## Recorded data

● ● ● ●

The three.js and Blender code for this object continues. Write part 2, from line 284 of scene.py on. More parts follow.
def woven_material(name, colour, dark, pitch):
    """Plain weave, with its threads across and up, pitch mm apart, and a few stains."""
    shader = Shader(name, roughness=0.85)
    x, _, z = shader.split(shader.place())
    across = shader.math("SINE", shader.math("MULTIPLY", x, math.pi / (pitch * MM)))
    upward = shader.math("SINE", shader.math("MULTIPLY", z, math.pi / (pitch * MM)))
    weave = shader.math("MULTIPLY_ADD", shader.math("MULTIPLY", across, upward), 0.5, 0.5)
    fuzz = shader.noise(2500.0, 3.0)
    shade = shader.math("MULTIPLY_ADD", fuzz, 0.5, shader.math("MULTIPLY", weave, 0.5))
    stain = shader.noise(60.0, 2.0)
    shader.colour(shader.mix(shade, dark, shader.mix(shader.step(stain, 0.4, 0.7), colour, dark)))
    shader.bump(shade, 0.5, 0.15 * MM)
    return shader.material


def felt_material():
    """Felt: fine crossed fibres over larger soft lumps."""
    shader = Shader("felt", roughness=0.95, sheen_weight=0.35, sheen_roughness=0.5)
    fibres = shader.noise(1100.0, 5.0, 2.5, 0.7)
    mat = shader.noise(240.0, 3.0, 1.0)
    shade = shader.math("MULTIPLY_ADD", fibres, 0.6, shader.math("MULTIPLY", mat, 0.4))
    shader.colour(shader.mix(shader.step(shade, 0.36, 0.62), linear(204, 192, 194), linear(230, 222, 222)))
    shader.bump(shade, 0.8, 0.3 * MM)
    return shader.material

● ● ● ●

## Stated problem
Write out each line of the data above again, exactly as given.

## Task response
The three.js and Blender code for this object continues. Write part 2, from line 284 of scene.py on. More parts follow.
def woven_material(name, colour, dark, pitch):
    """Plain weave, with its threads across and up, pitch mm apart, and a few stains."""
    shader = Shader(name, roughness=0.85)
    x, _, z = shader.split(shader.place())
    across = shader.math("SINE", shader.math("MULTIPLY", x, math.pi / (pitch * MM)))
    upward = shader.math("SINE", shader.math("MULTIPLY", z, math.pi / (pitch * MM)))
    weave = shader.math("MULTIPLY_ADD", shader.math("MULTIPLY", across, upward), 0.5, 0.5)
    fuzz = shader.noise(2500.0, 3.0)
    shade = shader.math("MULTIPLY_ADD", fuzz, 0.5, shader.math("MULTIPLY", weave, 0.5))
    stain = shader.noise(60.0, 2.0)
    shader.colour(shader.mix(shade, dark, shader.mix(shader.step(stain, 0.4, 0.7), colour, dark)))
    shader.bump(shade, 0.5, 0.15 * MM)
    return shader.material


def felt_material():
    """Felt: fine crossed fibres over larger soft lumps."""
    shader = Shader("felt", roughness=0.95, sheen_weight=0.35, sheen_roughness=0.5)
    fibres = shader.noise(1100.0, 5.0, 2.5, 0.7)
    mat = shader.noise(240.0, 3.0, 1.0)
    shade = shader.math("MULTIPLY_ADD", fibres, 0.6, shader.math("MULTIPLY", mat, 0.4))
    shader.colour(shader.mix(shader.step(shade, 0.36, 0.62), linear(204, 192, 194), linear(230, 222, 222)))
    shader.bump(shade, 0.8, 0.3 * MM)
    return shader.material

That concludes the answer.